The weekly round up:

  • 5 Dangerous Ideas for Designers – While it's aimed at designers, this presentation should make us all think if we do "knowledge work" – as Berkun's first point says: "We're all designers".
  • A Liquid, Not A Solid: A City, Not A Machine – Another post from Stowe Boyd where he suggests that the shape of business will not change, but disappear – become more liquid, less defined in form. He suggests the end of the business process – and I agree when it comes to human work in the organisation. Processes will still exist, but if it's repeatable, it will be automated. Humans looking after the exceptions will do so better without the process, but with a network.
  • Musing about unheralded heroes and heroines and accidental criminals and IPR – Unknown citizens and accidental criminals – how digital rights and copyright protection can work against humanity; and the part that influential lobby groups for narrow and biased interests play in that.

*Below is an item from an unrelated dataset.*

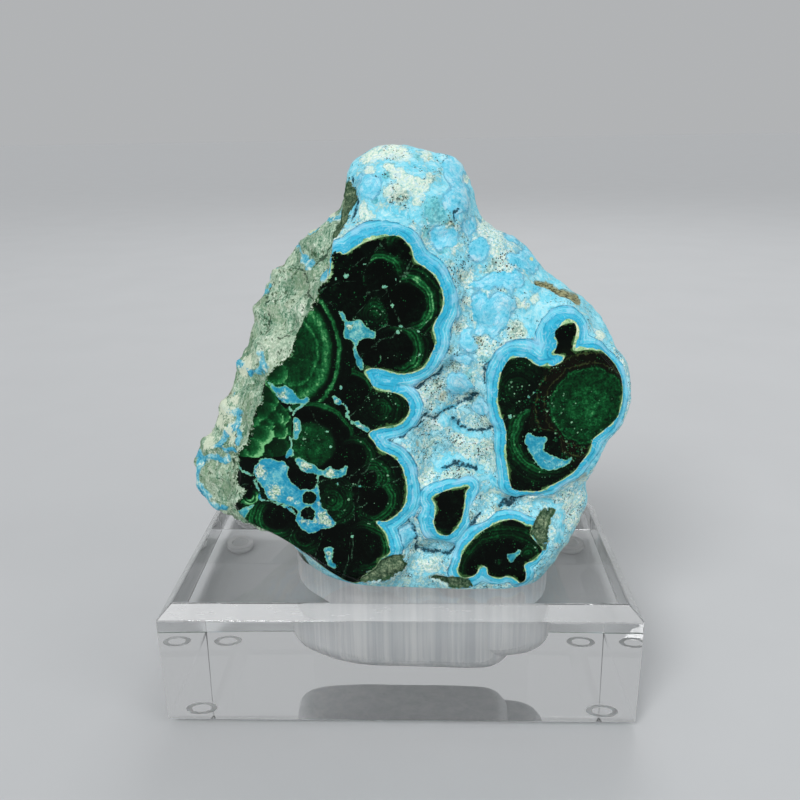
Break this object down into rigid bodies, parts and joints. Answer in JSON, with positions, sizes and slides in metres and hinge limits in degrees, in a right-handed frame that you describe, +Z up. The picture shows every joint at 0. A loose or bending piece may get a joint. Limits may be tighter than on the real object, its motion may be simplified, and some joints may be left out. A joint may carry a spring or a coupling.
{
  "type": "polished malachite specimen on a clear display block",
  "caption": "Upright polished malachite and chrysocolla specimen whose foot stands in a milled pocket of a clear chamfered display block on round bumper feet.",
  "frame": {"origin": "on the table, under the middle of the display block, where the bumper feet stand", "axes": "+Z up, +X along the block's long side, -Y out of the stone's polished face"},
  "size_m": [0.11, 0.06, 0.1312],
  "materials": {
    "polished_malachite": "polished face, rough sides and back",
    "clear_acrylic": "clear polished faces, finely sanded chamfer, frosted milled pocket",
    "clear_bumper": "clear, soft, glossy"
  },
  "bodies": {
    "root": {"malachite_stone": "polished_malachite", "acrylic_block": "clear_acrylic", "foot_front_left": "clear_bumper", "foot_front_right": "clear_bumper", "foot_rear_left": "clear_bumper", "foot_rear_right": "clear_bumper"}
  },
  "joints": []
}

  • Enterprise Architecture: Moving From Chaos To Business Value – Useful overview of the value of enterprise architecture, and the iterative nature of its application to business (a point often overlooked by consultants who want to "boil the ocean" with some methodology). Talks up TOGAF, which is more a method of creating a framework than a framework that can be applied out of the box to your business – but becoming a useful frame of reference for practitioners as it leaves its IT roots further behind.
  • 10 Myths About Introverts – As an introvert myself, I couldn't go past this 🙂  … 'nuff said!